Prepare the cabbage leaves. Heat a pot large enough to submerge whole cabbage leaves with enough water to blanch the leaves. Carefully remove the core and outer leaves, keeping the whole cabbage intact. Peel off the layers of leaves without tearing if possible, and rinse thoroughly. Reserve the inner, smaller leaves for the bottom of the pot.
Trim the thick bottom vein of each leaf by either cutting it out or shaving off layers until it is almost as thin as the surrounding leaf. (If you do not do this, it will make rolling harder.)
When the water comes to a boil, blanch the prepared leaves for about 30-45 seconds, or until pliable and easy to roll. Note: plain cabbage should be blanched longer, about 2 minutes; if you are using whole-leaf sauerkraut instead of savoy cabbage, just rinse the leaves, don’t blanch them.
Preheat the oven to 325 degrees and place the smallest leaves in the bottom of a dutch oven or similar large pot with a lid.

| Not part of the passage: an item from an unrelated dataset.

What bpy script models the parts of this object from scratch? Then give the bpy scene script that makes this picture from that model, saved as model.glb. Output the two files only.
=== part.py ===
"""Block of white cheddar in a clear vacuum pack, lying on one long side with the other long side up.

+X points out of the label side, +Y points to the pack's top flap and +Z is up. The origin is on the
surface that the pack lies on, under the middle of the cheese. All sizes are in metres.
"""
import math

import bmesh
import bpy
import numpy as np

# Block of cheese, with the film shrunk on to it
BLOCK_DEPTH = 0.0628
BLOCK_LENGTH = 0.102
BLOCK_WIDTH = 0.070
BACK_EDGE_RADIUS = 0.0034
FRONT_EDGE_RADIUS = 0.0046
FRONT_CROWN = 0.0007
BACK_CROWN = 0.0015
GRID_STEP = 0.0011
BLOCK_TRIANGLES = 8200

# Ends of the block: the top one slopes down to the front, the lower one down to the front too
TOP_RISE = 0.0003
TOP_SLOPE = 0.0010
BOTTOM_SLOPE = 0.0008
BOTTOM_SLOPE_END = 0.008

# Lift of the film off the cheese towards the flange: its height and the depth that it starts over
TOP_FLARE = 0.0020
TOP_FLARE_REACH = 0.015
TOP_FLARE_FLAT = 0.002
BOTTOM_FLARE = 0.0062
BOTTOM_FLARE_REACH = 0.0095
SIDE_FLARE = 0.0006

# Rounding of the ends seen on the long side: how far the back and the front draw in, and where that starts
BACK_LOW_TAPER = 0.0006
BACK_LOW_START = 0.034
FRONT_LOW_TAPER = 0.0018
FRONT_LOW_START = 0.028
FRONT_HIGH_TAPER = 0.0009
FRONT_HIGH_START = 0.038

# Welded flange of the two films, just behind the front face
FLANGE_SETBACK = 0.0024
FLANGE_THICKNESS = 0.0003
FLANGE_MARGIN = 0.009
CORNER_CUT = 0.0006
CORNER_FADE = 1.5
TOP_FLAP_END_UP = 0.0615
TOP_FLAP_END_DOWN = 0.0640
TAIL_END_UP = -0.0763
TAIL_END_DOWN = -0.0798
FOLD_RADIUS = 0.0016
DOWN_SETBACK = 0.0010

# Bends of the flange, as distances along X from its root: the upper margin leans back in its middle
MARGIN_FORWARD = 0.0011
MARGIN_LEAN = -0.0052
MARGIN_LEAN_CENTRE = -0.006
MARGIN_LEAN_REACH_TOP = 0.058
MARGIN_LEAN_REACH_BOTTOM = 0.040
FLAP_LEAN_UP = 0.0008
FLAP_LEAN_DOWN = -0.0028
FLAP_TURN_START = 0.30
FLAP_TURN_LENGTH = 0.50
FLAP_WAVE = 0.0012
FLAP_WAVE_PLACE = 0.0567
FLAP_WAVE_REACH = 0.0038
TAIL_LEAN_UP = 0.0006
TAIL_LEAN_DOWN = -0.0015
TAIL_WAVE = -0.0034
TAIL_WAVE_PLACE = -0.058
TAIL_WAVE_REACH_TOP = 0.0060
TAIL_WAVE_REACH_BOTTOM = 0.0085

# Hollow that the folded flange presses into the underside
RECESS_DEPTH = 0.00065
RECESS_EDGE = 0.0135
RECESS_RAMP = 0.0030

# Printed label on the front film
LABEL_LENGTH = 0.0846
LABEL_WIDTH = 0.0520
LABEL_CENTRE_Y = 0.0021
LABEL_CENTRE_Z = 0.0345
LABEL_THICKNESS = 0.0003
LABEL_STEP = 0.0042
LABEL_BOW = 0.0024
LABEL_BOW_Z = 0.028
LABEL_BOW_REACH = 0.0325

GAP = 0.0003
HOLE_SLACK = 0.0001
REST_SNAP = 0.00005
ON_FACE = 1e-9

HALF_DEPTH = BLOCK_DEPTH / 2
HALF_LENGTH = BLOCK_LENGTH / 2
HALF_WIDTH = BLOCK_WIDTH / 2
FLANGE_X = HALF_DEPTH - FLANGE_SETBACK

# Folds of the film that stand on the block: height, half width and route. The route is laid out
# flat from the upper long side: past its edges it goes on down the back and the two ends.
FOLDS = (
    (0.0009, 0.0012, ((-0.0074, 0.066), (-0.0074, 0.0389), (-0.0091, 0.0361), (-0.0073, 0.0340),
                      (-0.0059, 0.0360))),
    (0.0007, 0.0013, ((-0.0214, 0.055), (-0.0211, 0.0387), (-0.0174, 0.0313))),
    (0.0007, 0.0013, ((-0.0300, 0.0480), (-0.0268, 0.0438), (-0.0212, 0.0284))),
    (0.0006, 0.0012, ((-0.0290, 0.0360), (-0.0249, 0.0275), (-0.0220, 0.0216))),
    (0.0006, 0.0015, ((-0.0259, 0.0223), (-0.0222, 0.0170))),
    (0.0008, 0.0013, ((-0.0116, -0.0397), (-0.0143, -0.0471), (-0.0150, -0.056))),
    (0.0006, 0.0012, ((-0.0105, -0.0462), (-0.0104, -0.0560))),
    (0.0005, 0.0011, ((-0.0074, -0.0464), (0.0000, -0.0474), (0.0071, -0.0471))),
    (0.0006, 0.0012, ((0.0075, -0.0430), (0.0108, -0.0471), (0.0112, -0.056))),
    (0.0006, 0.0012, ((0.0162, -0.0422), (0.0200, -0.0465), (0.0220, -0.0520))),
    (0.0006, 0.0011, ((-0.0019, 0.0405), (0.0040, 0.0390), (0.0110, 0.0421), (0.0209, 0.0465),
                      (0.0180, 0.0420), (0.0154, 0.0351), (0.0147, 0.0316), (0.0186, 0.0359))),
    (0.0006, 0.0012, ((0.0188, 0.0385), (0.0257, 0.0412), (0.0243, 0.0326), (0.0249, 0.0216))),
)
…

Mix up the filling. Add the cooled, cooked grains, the meat/cheese/mushrooms, a large egg, and a cup of the sauerkraut (eliminate sauerkraut if you are using whole leaf sauerkraut as a wrapping, add breadcrumbs for structure if you are using the vegetarian fillings). Drop a bit of the filling into the steaming water or the microwave for a few seconds, so it will cook enough so you can taste for seasonings. Adjust seasonings with salt, pepper, and paprika.

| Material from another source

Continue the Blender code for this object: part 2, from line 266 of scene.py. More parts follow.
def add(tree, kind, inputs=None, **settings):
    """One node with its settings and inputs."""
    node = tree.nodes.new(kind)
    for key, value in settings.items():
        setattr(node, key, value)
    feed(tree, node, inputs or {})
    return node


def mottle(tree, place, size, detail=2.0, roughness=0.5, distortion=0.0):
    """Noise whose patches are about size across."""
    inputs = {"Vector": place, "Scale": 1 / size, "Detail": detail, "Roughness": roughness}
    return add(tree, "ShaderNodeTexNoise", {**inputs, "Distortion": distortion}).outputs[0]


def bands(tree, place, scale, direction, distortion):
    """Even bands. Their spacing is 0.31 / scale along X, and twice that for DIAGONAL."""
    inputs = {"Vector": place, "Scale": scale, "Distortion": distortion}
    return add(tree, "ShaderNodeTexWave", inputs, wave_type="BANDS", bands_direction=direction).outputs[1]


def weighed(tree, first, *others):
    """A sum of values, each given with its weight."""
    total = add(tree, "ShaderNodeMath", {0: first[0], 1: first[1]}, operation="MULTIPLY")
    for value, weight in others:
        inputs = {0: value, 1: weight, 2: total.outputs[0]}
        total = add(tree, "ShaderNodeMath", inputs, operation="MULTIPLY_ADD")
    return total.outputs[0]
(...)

Roll the cabbage rolls by placing about 2 tablespoons full of filling at the thick end of the leaf, folding the end over the filling, then folding the two sides over the filling, then rolling up to the end tightly. Place seam side down into a dutch oven. Repeat for all rolls. If there is filling left, roll it into a meatball and nestle it among the rolls. Nestle the rest of the sauerkraut between rolls and between layers.
Add chicken stock, cover, and cook for about 2 hours, or until the filling is firm and most of the stock is soaked up into the cabbage rolls. Better the next day.